Te Mana o Te Wai (TMoTW) being enabled through the National Policy Statement for Freshwater Management (NPSFM) 2020

The changes to the NPSFM in 2020 at first glance appeared quite positive, and support for the priority setting under TMoTW remains.

However, the amendments made in February 2023 provide a bit more detail and allow for things like environmental offsetting, whereby councils can allow water to degrade in one part of a river catchment or Freshwater Management Units (FMU), provided an improvement in water quality is made in another part of that same catchment or FMU.

This is akin to degradation being allowed within say the parts of Ngāti Hawea and Ngāti Kautere of the Tukituki Awa, provided an improvement is made up in parts of Ngāti Marau or Ngai Te Upokoiri of the Tukituki.

Apart from going against our Manaakitanga principles, this would also mean that the council gets to define what level of degradation can occur.

This is one of the reasons why HBRC has been promoting large Water Management Areas through TANK and large FMUs in the Kotahi Plan, while Ngāti Kahungunu Iwi Inc. (NKII) and Te Taiwhenua o Heretaunga (TToH) have been pushing hard for smaller FMUs based on Hapū clusters or collectives.

Smaller FMUs at the sub-catchment scale would result in better management and accountability outcomes overall while enabling greater expression of mana whenua/mana moana.

Restructuring Under Three Waters

There has been extensive pushback from the local government against the proposed Three Waters reforms, and opposition from various organisations against Māori being partners in any governance entity established under the legislation.

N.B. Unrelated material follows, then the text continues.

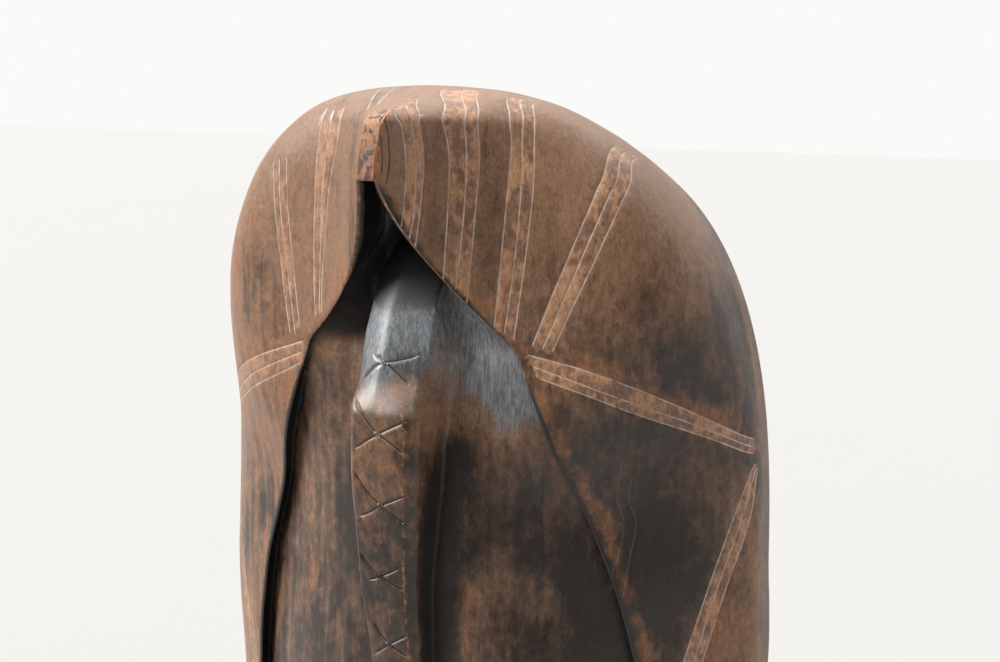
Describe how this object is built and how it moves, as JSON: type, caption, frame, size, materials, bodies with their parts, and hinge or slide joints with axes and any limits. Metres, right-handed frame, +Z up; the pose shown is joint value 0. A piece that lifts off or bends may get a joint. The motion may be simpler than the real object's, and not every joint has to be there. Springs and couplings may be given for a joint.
{
  "type": "carved wooden mask",
  "caption": "Tall carved wooden wall mask: keeled hood parted over a sunk face, long ridged nose, cut zigzag bands, hollow back with a D-ring hanger.",
  "frame": {"origin": "on the flat back rim, above the hanger pocket, on the centre line", "axes": "+X to the viewer's right, +Y into the wall, +Z up"},
  "size_m": [0.2775, 0.1321, 0.5425],
  "materials": {
    "carved_wood": "waxed, dark stained hardwood",
    "hanger_steel": "zinc plated, slightly dull",
    "screw_steel": "yellow zinc plated"
  },
  "bodies": {
    "mask": {"mask_body": "carved_wood", "hanger_plate": "hanger_steel", "hanger_screw_upper": "screw_steel", "hanger_screw_lower": "screw_steel"},
    "ring": {"hanger_ring": "hanger_steel"}
  },
  "joints": [
    {"name": "ring_swing", "type": "hinge", "parent": "mask", "child": "ring", "pos_m": [0, -0.0107, -0.042], "axis": [1, 0, 0], "range_deg": [0, 180]}
  ]
}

Central Government has now rebranded Three Waters as “Affordable Water” and changed the narrative as a result. In one of the workshops, they ran at the conference Morry was promoting the idea that irrigation water should be added to the “Three Waters” regulations, because:


·      Often it was the abstraction of water for irrigation from our rivers and aquifers that contributed to higher nutrient concentrations, and this exacerbated water quality decline with increased risks to human health and safe domestic supply;


·      The vast amounts of groundwater abstracted from the Heretaunga Plains and other aquifers throughout Aotearoa, means that residence time for the water within the aquifers is severely reduced, to the extent that there is insufficient time for Papatūānuku to filter and “cleanse” it through natural processes and timescales;


·      Excessive abstraction from groundwater means reduced spring’ flows into our streams, reductions in flow dynamics and cooling mechanisms for the water left in the streams (Water from springs is usually significantly cooler), and


·      Depleted stream and river flows mean that any treated wastewater, stormwater discharges, and discharges from industry into our rivers and streams, have a more profound effect on environmental and cultural values.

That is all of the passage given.